Overtime pay the crux of vo-tech forensic audit

NEW CASTLE — Lawrence County Career and Technical Center’s former assistant business manager allegedly logged overtime while on vacation, an audit report shows.

Results of a forensic audit are key to the county vocational-technical school straightening out its finances and moving forward, its administrative director and business manager, Leonard A. Rich, said last week.

The audit has resulted in the state police filing felony theft-related charges against Chastity Yvett Williams, 37, of Union Township.

The report alleges she took about $92,413 from the school through unauthorized overtime payments while she was its assistant business manager.

One notation in the audit is that from July 2012 through June 2013, Williams allegedly reported vacation time and overtime hours for the same days.

She received $1,071.54 in unauthorized time-and-a-half pay for those days, the report said.

Tuesday, Williams deferred comment to her attorney about the audit contents and charges.

“From a general standpoint, my client is innocent,” her attorney, James Manolis said. “This is an unfortunate case about a highly educated, hard-working, well-respected mother of five, charged with criminal conduct because of the ineptitude of others.”

Manolis said he accompanied Williams to the district judge office in Ellwood City March 7 when charges were filed and “she turned herself in.”

Williams faces a preliminary hearing April 8. She was not arraigned on the charges but was released and sent a summons to appear in court.

Manolis did not comment on the audit report, saying he has not yet reviewed it.

In October, the school’s joint operating committee hired forensic auditors Zelenkofske-Axelrod of Wexford to examine its financial records from March 1, 2010, through Aug. 31, 2013.

The firm, which was paid about $10,000, was instructed to look for any unusual and unauthorized transactions.

The operating committee authorized Rich to turn over the audit results to the Lawrence County district attorney, he said, “because it’s not my job to determine if something is criminal or not.”
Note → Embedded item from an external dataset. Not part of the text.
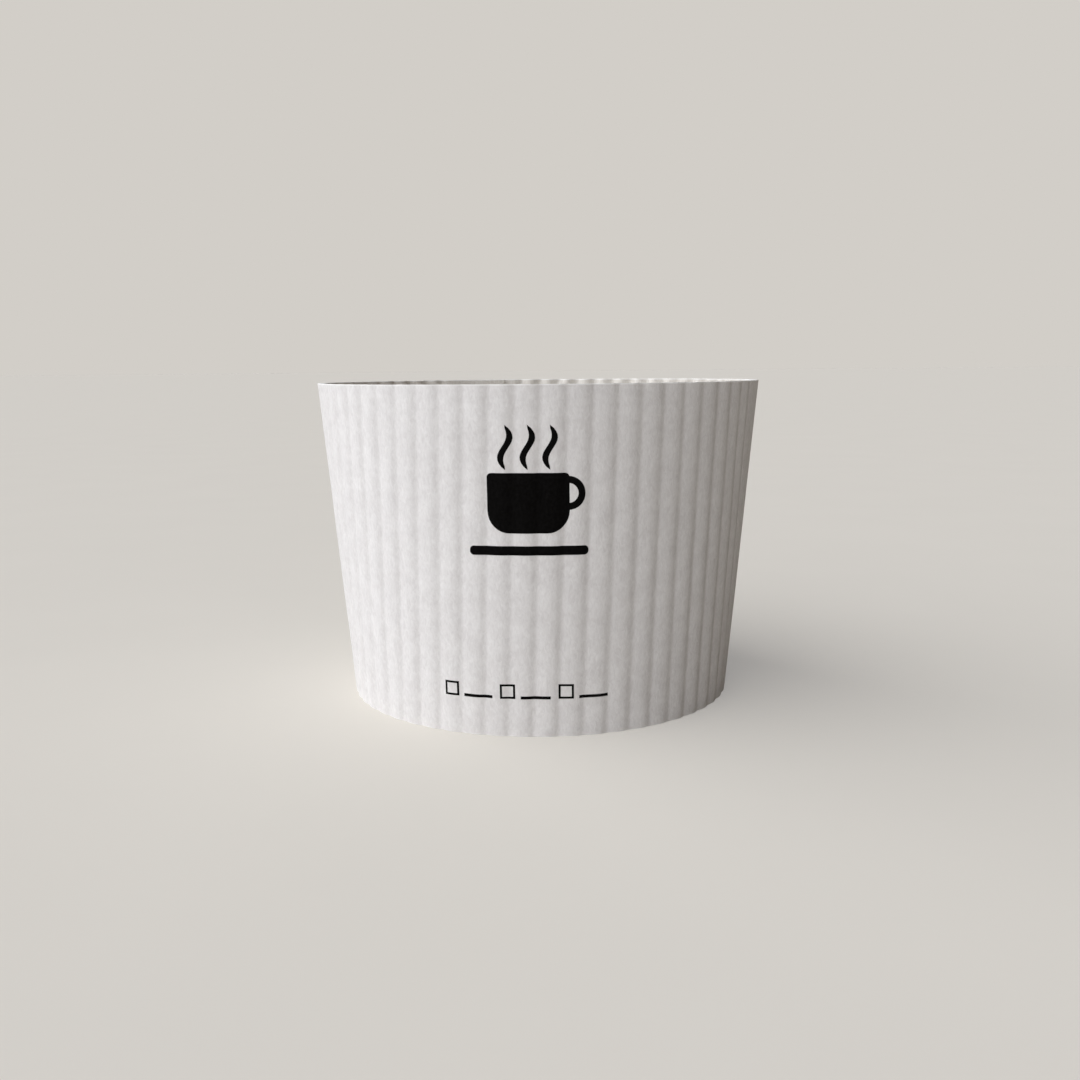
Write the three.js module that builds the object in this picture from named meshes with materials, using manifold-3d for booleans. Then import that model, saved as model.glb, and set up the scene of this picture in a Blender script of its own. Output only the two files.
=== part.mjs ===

The center’s former director and business manager, Andrew J. Tommelleo, who was Williams’ supervisor, had resigned in mid-June amid controversy over the school’s finances.

In question was why the adult practical nursing program was operating in the red and draining the school’s funds, and what had happened to the fund balance the nursing program had in prior years.

For a few years during Tommelleo’s tenure, the center had problems building annual budgets that met with the approval of member school districts. The school temporarily closed in summer 2011 after member school boards refused to approve a budget before June 30.

The school budget came close to rejection again last year because of the practical nursing program deficit. Instead, the joint operating committee voted in the spring to close the nursing program. It ended in February after its last class had graduated.

Williams remained in her position at the school two more months after Tommelleo had left, resigning effective Aug. 31.

Domenic J. Ionta, a retired school superintendent, was named interim director in mid-June, serving until Rich was hired in October.

Leroy Cortez of Ellwood City, a joint operating committee member, commented at last week’s meeting, “Some months ago, the (committee) made a widespread decision to pay for a forensic audit and through it, we have been able to recover a lot of money we lost.”

While the money has not actually been recovered, Rich said he believes the center will take steps to ensure it is.

“The forensic audit is a positive, not a negative,” Rich said last week. “If people are to be accountable, then they’re to be accountable.”